When to prune clematis
Whatever variety of clematis you choose, pruning is a key part of successful growth and bountiful blooming. Many gardeners are confused by when to prune Clematis and how to do it, so we've put together this guide for you to follow on when and how to prune clematis.
When does your clematis flower?
Do you know when your clematis breaks into bloom? If you do then you will be able to work out when the best time for pruning will be. Clematis are split into three pruning groups according to the flowering season. If you are unsure when your clematis blooms, the best thing to do is wait until the first flowers appear, note the month and then you will be able to work out what group your clematis belongs to. Don’t just go ahead and hack the stems down thinking that it won’t matter, as this may well cause irreversible damage to the plant.
Clematis pruning groups
Flowers through the winter and in the spring. Varieties include the deciduous alpine, Macropetala and evergreens such as Armandii and Cirrhosa.
Flowers through late spring and summer and those which flower twice (once in early spring and again late summer). Varieties in this group include the large-flowered Nelly Moser, Niobe, Bees Jubilee, Aneta and Princess Charlotte.
Flowers late summer. Varieties in this group include Jackmanii, Minuet, Prince George and Viticella.
When to prune clematis
All newly planted clematis with just one or two healthy base stems should be given a hard pruning the first spring after planting. For established clematis, follow the clematis pruning group’s dates as follows:
When to prune group 1 clematis
This is the no-pruning category (hooray!). These varieties don’t need to be pruned regularly to provide you with an abundance of growth and blooms.
When to prune group 2 clematis
Pruning should take place at some point in February (late winter - early spring). If the variety flowers twice, then a second pruning should take place in early summer (May - June) after the first flush of blooms.
When to prune group 3 clematis
Pruning should take place in February (late winter - early spring).
How to prune clematis
All newly planted clematis can be pruned back to about 30cm above the ground, in the first spring following planting. This should encourage strong stem growth and a good base for the future growth of the plant. Ensure that this hard pruning takes place after the risk of frost has passed around March. For established clematis plants follow the group pruning guide below.
How To Prune group 1 clematis
- Although this group of clematis doesn’t need any regular pruning, it’s good to remove dead flower heads and any damaged stems when flowering has finished.
- If the plant is outgrowing the space you intend it to fill, then some light pruning can be carried out as soon as flowering comes to an end and after the risk of frost has passed. Don’t cut down to the ground, as this will more than likely kill the plant.

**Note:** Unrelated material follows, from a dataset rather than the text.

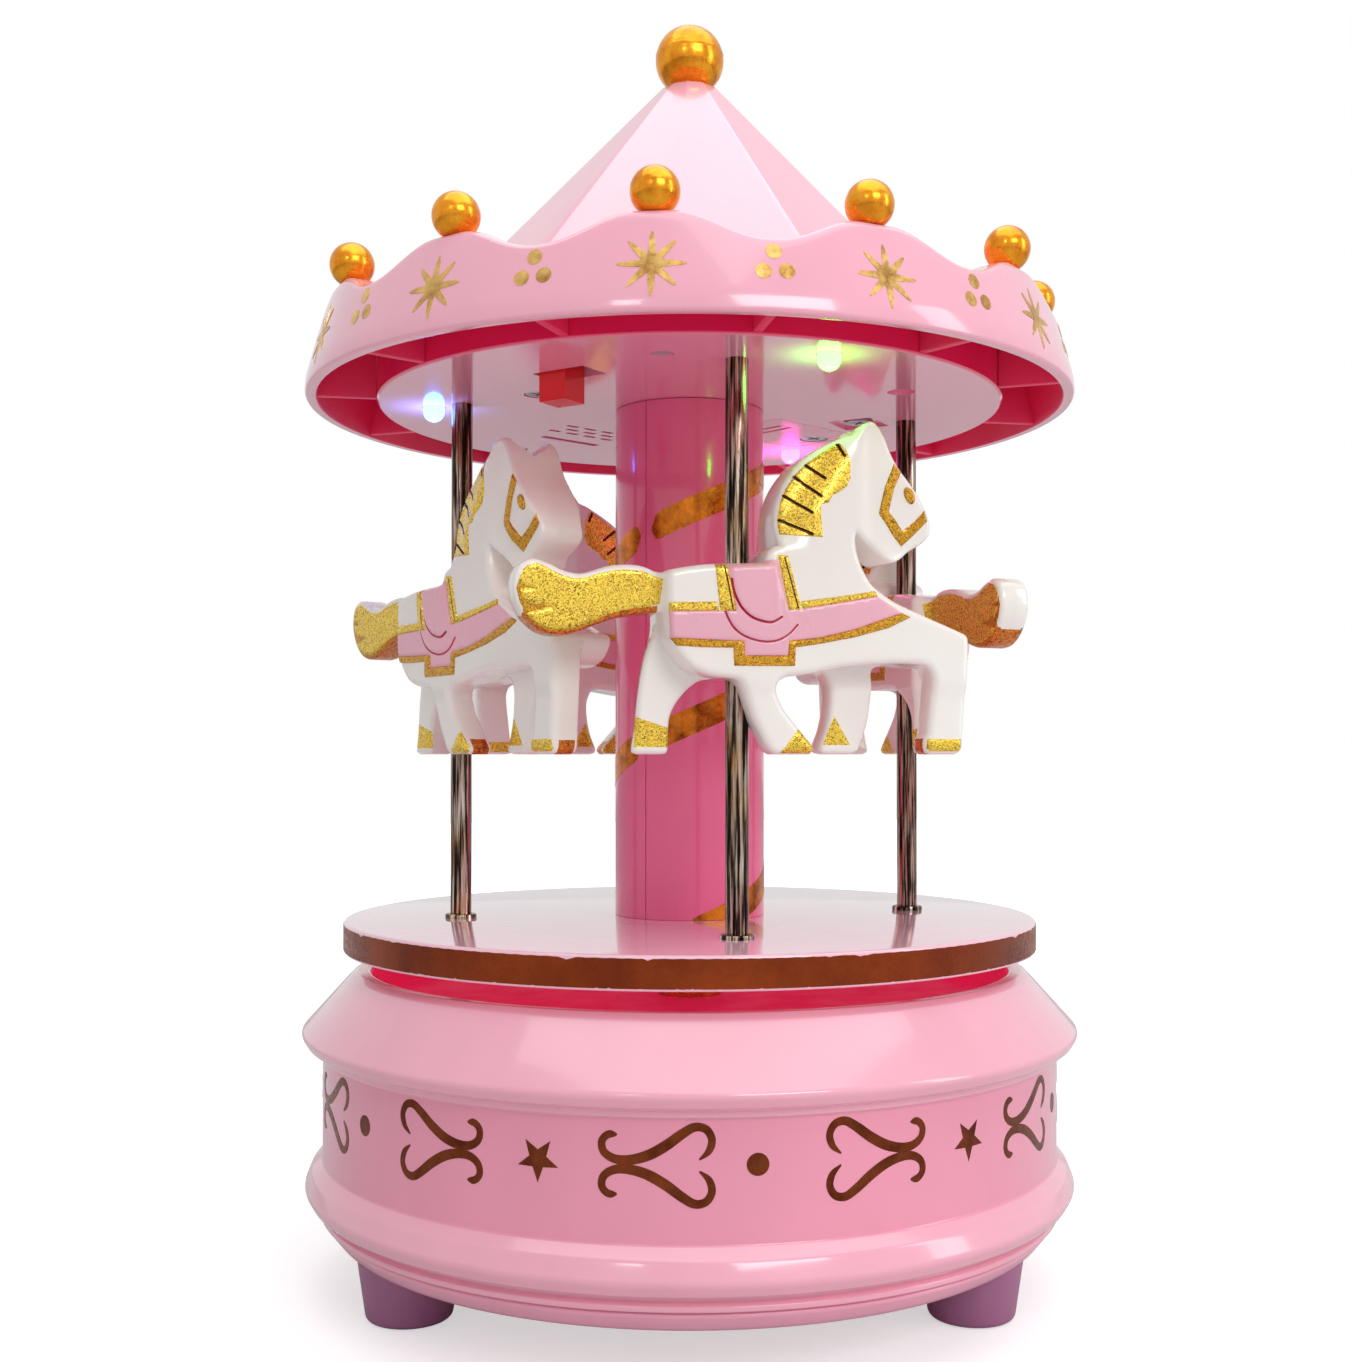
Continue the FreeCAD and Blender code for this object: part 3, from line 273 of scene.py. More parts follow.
def lamp(name, colour, glow, lit=None):
    """Tinted clear lens over a lit chip."""
    m = Material(name, Roughness=0.08, IOR=1.5, Transmission_Weight=0.35, Coat_Weight=0.5)
    tone = m.noise(0.8, 2.0)
    m.colour(m.ramp(tone, [(0.3, shade(colour, 0.92)), (0.7, colour)]))
    m.shader.inputs["Emission Color"].default_value = linear(lit or colour)
    m.shader.inputs["Emission Strength"].default_value = glow
    return m.material


lamps = {"led_blue": lamp("lamp_blue", (0.45, 0.70, 1.0), 16.0, (0.22, 0.50, 1.0)),
         "led_green": lamp("lamp_green", (0.45, 1.0, 0.45), 16.0, (0.22, 1.0, 0.20)),
         "led_pink": lamp("lamp_pink", (1.0, 0.40, 0.90), 16.0, (1.0, 0.20, 0.80)),
         "led_clear": lamp("lamp_clear", (0.80, 0.78, 0.78), 0.0)}


# --- mesh helpers ---
def at(azimuth, radius, z=0.0):
    a = math.radians(azimuth)
    return Vector((radius * math.sin(a), -radius * math.cos(a), z))


def piece(name, points, faces, materials, body, indices=None, sharp=32.0, slot=None, replaces=()):
    """Makes a mesh object from points in millimetres and hands it to the frame."""
    mesh = bpy.data.meshes.new(name)
    mesh.from_pydata([tuple(c * MM for c in p) for p in points], [], faces)
    materials = materials if isinstance(materials, (list, tuple)) else [materials]
    for material in materials:
        mesh.materials.append(material)
    if indices is not None:
        mesh.polygons.foreach_set("material_index", indices)
    bm = bmesh.new()
    bm.from_mesh(mesh)
    bmesh.ops.remove_doubles(bm, verts=bm.verts, dist=1e-7)
    bmesh.ops.recalc_face_normals(bm, faces=bm.faces)
    bm.to_mesh(mesh)
    bm.free()
    mesh.shade_smooth()
    mesh.set_sharp_from_angle(angle=math.radians(sharp))
    obj = bpy.data.objects.new(name, mesh)
    bpy.context.scene.collection.objects.link(obj)
    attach(obj, body)
    for node in replaces:
        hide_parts(node)
    return obj


def skin(node, shape, materials, body, slot, **more):
    """The visible surface of one CAD node, in its place."""
    return piece(node + "_skin", *shape, materials, body, slot=slot, replaces=[node], **more)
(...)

- During the summer months tie in any new growth to keep the plant tidy and this will also help to prevent any stems breaking.

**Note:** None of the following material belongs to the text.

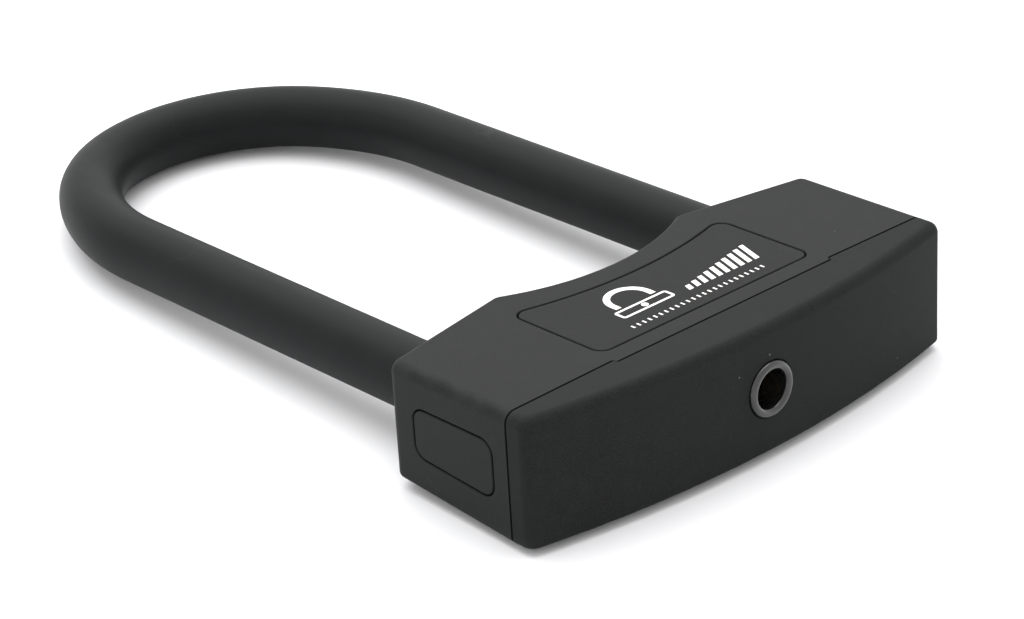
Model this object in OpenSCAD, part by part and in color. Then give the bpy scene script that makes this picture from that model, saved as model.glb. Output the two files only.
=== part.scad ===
// Compact bicycle U lock. A crossbar with a disc-detainer cylinder holds both
// legs of a coated steel shackle. Turning the cylinder spreads two sliding
// bolts into notches in the legs. Drawn unlocked, with the shackle home.
// X runs along the crossbar, +Y towards the bend of the shackle, +Z up.
// The origin is in the middle of the crossbar's underside.

/* [Crossbar] */
// Overall width of the crossbar
body_w = 120; // [118:1:126]
// Overall height of the crossbar
body_h = 28; // [28:0.5:30]
// Radius of the long outer edges
edge_r = 2.5; // [1.5:0.25:3]
// Distance from the origin to the joint between shell and key-side cover
joint_y = 12; // [12:0.1:12.4]
// Distance from the origin to the key face, at its middle
face_mid_y = 24; // [23.5:0.25:25]
// How far the key face bows out between its ends
face_bow = 6; // [5:0.5:7]
// Distance from the origin to the back of the shell at its ends
end_back_y = 21.9; // [21.6:0.1:23]
// Distance from the origin to the back of the shell at its waist
waist_y = 20.8; // [20.6:0.1:22]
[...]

- Vigorous clematis varieties can be sheared annually once flowering has finished keeping neat and tidy.
How To Prune group 2 clematis
- This group requires regular pruning to encourage good growth and plentiful blooms at eye level. The early pruning (in February) should just be with the aim of removing deadwood and weak shoots. Check down the stems and cut just above a healthy bud. Don’t prune too hard otherwise you won’t get any early flowers.
- Once the first flowering has occurred then prune back to the flowering shoots and this will encourage new growth ready for the second batch of blooms.
- If the plant has become tangled or too large, now is the time to start cutting back. Don’t be too harsh though as this may affect any future growth, it is best to renovate the clematis over a couple of years instead of in one go. Doing this may reduce the chances of the second round of flowering, but it will make the plant stronger and hopefully more abundant in the following year.
How To Prune group 3 clematis
- This group of clematis need hard pruning annually. Cut back all old stems to the first pair of healthy buds, usually around 15-30cm above ground level. If left without any pruning, these clematis will become top-heavy and have few, if any, flowers at eye level.
How to feed clematis
When a plant has suffered the trauma of pruning, it is a good idea to give it a good feed to help recovery. A potassium-rich or rose fertiliser would be ideal.